**Dataset excerpt**

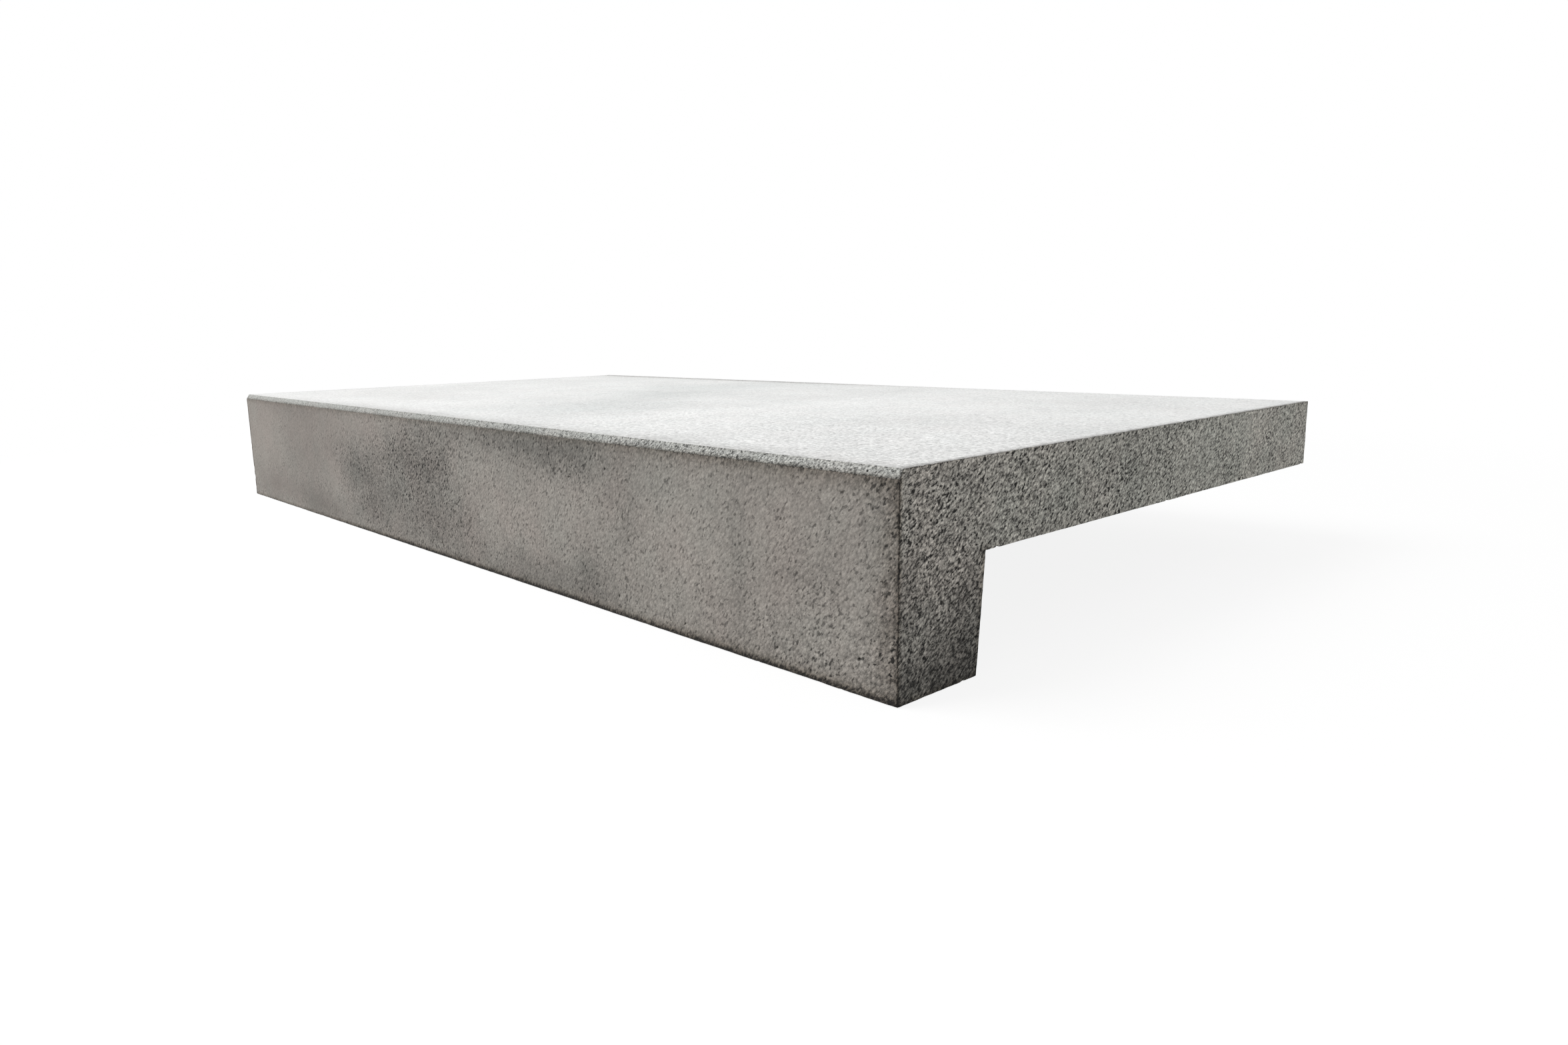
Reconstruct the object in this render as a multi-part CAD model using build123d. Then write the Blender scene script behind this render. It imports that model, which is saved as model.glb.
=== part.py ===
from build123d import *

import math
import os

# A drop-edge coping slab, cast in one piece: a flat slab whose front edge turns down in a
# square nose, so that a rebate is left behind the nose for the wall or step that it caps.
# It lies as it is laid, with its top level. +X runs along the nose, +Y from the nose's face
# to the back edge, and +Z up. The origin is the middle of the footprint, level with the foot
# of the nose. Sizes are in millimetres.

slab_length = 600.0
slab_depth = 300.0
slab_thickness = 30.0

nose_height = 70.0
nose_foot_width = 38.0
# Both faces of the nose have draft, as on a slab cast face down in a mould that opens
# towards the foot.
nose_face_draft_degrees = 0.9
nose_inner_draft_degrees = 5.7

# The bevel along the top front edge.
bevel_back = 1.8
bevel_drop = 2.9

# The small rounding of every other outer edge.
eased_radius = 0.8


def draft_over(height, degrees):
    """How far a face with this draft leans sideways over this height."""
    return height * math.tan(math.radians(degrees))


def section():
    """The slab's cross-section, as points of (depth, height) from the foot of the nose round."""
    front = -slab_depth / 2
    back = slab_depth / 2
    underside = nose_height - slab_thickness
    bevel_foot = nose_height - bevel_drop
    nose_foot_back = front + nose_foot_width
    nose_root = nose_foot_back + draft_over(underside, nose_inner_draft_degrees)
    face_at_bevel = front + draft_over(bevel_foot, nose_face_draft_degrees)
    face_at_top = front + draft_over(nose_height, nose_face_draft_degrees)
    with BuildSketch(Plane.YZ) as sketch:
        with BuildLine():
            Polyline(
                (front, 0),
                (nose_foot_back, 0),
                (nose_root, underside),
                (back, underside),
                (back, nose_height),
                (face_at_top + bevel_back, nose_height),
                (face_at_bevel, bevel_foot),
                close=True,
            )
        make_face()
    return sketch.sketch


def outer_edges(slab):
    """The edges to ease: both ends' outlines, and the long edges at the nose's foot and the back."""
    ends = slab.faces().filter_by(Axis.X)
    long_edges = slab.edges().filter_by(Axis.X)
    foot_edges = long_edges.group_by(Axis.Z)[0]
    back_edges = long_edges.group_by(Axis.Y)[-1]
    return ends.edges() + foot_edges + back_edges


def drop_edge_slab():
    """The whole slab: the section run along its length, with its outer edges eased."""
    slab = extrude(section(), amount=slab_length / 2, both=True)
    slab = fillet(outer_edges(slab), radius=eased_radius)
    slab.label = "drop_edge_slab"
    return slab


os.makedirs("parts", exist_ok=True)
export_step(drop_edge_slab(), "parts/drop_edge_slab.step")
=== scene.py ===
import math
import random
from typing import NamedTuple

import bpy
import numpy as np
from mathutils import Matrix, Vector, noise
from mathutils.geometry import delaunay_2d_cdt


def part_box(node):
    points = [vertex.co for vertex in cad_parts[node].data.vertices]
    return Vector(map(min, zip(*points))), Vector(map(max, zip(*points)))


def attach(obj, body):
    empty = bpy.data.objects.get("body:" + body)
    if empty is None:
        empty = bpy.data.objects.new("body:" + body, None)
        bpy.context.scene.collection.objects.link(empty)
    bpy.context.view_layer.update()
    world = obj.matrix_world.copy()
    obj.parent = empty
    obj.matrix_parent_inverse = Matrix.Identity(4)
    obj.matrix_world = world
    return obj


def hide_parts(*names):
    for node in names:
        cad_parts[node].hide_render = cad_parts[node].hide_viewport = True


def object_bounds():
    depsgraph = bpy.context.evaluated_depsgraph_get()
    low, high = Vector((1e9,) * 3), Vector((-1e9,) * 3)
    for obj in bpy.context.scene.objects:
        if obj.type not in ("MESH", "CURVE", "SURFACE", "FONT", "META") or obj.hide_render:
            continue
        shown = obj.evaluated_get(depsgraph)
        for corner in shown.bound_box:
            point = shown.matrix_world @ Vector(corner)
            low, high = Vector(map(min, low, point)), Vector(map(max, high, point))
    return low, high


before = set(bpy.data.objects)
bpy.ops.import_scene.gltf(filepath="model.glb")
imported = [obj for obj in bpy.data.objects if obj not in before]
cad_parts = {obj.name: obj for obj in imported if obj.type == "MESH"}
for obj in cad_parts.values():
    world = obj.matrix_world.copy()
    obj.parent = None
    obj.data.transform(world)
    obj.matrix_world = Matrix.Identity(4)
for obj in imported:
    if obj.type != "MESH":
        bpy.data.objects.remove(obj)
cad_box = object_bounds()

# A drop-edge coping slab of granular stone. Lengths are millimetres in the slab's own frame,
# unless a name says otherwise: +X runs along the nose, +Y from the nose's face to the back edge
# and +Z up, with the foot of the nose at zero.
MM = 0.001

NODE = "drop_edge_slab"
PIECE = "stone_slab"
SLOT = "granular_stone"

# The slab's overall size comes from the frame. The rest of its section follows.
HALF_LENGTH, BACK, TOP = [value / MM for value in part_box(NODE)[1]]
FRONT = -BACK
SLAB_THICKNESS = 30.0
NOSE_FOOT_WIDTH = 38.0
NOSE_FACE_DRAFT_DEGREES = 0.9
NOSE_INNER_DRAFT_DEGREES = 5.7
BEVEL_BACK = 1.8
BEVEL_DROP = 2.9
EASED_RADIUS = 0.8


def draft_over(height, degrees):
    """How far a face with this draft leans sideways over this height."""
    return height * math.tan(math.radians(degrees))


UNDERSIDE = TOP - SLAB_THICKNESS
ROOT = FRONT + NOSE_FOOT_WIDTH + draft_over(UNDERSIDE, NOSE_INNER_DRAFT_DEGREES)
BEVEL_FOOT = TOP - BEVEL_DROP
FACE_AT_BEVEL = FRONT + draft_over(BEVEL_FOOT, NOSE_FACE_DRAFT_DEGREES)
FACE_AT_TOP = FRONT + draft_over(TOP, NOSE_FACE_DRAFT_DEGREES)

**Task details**
Output exactly the lines of the material above from the one containing "slab = fillet(outer_edges(slab), radius=eased_radius)" up to and including the one containing "cad_parts[node].hide_render = cad_parts[node].hide_viewport".

**Response to the task**
    slab = fillet(outer_edges(slab), radius=eased_radius)
    slab.label = "drop_edge_slab"
    return slab


os.makedirs("parts", exist_ok=True)
export_step(drop_edge_slab(), "parts/drop_edge_slab.step")
=== scene.py ===
import math
import random
from typing import NamedTuple

import bpy
import numpy as np
from mathutils import Matrix, Vector, noise
from mathutils.geometry import delaunay_2d_cdt


def part_box(node):
    points = [vertex.co for vertex in cad_parts[node].data.vertices]
    return Vector(map(min, zip(*points))), Vector(map(max, zip(*points)))


def attach(obj, body):
    empty = bpy.data.objects.get("body:" + body)
    if empty is None:
        empty = bpy.data.objects.new("body:" + body, None)
        bpy.context.scene.collection.objects.link(empty)
    bpy.context.view_layer.update()
    world = obj.matrix_world.copy()
    obj.parent = empty
    obj.matrix_parent_inverse = Matrix.Identity(4)
    obj.matrix_world = world
    return obj


def hide_parts(*names):
    for node in names:
        cad_parts[node].hide_render = cad_parts[node].hide_viewport = True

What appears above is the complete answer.